Dunque, se tale parrebbe essere lo stato dell’arte, in quale modo sarà possibile conciliare l’esigenza di rispondere al principio di solidarietà senza mortificare quello di responsabilità dei singoli Paesi membri e viceversa? Il sistema dei ricollocamenti parrebbe (e il condizionale è d’obbligo) imporre il principio di “solidarietà obbligatoria”, come da più parti è stata definita, la quale invero, già a livello espressivo, parrebbe riflettersi in maniera non troppo convincente se si considera che la solidarietà dovrebbe essere ispirata da un moto deliberatamente autonomo dell’animo. Il tempo, come sempre, si rivelerà Signore e potrà offrire ogni chiaro riscontro.
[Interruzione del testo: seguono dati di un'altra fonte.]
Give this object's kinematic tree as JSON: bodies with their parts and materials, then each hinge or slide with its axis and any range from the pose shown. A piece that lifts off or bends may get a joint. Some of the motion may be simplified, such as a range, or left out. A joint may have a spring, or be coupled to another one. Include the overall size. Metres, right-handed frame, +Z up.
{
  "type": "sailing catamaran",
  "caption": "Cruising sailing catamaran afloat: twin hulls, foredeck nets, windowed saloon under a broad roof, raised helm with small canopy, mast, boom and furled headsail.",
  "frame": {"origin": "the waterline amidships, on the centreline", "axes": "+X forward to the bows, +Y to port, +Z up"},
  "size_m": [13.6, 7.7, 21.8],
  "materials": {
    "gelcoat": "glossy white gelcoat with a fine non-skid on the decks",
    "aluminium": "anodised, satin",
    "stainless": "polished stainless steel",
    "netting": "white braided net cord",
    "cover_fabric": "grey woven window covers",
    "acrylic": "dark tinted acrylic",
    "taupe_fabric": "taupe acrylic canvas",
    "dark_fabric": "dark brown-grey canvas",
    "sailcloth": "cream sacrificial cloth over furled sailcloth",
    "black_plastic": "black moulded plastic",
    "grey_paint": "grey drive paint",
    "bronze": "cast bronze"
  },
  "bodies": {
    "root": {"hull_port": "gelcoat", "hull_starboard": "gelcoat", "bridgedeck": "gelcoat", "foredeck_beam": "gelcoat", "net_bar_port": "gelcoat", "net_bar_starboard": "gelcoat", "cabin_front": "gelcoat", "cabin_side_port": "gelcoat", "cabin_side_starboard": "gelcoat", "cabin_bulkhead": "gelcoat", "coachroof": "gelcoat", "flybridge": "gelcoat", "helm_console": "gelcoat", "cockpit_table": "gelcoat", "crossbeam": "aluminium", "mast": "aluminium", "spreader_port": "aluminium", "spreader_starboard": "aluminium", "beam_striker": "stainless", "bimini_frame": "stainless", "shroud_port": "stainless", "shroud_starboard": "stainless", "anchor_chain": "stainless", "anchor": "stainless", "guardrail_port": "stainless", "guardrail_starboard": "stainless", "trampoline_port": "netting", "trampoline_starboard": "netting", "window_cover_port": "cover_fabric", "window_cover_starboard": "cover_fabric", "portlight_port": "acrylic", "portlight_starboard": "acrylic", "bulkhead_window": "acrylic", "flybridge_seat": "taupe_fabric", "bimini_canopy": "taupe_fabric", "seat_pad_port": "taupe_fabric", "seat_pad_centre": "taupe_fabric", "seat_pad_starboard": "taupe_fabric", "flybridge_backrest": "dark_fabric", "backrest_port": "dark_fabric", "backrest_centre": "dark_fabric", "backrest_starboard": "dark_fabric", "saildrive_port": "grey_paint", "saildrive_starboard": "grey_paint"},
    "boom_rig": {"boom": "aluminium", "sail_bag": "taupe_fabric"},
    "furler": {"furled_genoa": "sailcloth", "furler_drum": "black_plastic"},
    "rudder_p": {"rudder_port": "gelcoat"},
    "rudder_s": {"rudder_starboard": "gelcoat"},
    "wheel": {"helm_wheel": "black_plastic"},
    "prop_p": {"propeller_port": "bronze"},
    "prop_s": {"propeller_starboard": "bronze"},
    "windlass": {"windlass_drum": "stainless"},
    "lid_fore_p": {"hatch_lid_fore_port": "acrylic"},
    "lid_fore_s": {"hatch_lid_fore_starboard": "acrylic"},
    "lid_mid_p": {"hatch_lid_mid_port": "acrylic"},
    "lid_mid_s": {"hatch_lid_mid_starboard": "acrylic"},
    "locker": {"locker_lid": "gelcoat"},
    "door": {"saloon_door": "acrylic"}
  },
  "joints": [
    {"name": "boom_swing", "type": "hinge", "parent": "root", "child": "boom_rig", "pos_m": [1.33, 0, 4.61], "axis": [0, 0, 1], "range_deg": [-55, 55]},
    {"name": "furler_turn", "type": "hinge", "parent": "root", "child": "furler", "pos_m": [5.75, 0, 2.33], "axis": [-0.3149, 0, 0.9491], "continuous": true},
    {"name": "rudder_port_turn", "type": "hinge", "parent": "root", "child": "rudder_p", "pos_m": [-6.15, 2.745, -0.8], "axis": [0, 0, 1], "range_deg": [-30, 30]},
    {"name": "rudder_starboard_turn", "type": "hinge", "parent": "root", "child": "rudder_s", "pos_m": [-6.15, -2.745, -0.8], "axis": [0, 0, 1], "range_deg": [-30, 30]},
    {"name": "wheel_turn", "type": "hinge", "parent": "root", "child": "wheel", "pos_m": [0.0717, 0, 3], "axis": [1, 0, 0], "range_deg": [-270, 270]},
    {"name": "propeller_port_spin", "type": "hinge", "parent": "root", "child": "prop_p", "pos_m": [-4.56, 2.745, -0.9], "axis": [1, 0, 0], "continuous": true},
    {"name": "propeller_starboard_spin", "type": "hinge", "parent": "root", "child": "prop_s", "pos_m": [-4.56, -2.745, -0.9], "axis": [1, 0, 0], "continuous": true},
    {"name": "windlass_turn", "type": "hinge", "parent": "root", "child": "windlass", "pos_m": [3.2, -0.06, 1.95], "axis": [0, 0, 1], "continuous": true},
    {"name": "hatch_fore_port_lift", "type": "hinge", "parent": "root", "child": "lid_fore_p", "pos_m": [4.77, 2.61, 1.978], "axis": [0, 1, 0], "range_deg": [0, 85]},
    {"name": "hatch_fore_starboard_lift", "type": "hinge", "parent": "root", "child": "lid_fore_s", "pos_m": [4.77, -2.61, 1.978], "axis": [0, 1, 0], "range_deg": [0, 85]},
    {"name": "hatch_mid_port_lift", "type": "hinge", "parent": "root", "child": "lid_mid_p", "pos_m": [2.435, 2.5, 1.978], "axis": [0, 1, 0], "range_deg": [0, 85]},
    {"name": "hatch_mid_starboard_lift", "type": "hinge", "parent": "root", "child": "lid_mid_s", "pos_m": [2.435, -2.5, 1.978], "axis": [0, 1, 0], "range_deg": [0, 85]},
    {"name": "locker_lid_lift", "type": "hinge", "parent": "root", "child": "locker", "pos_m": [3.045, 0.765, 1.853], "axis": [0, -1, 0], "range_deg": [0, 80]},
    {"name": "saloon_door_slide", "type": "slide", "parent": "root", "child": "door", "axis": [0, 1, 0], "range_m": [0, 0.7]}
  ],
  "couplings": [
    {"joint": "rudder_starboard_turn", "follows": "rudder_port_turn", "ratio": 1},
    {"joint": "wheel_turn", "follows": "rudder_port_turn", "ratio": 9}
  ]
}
E sempre il tempo potrà dire se il 4 ottobre 2023 a Bruxelles, vi sia stata o meno una svolta sulla specifica questione specie in relazione alla posizione italiana la quale, senza una riforma definitiva del trattato di Dublino, sembrerebbe apparire destinata ad essere soggetta all’adempimento dell’accordo da parte degli altri Paesi Membri europei. Al di là di tutto, tuttavia, l’accoglienza e l’integrazione dovrebbero restare un pilastro imprescindibile di ogni Comunità di rilievo nazionale, europeo e internazionale.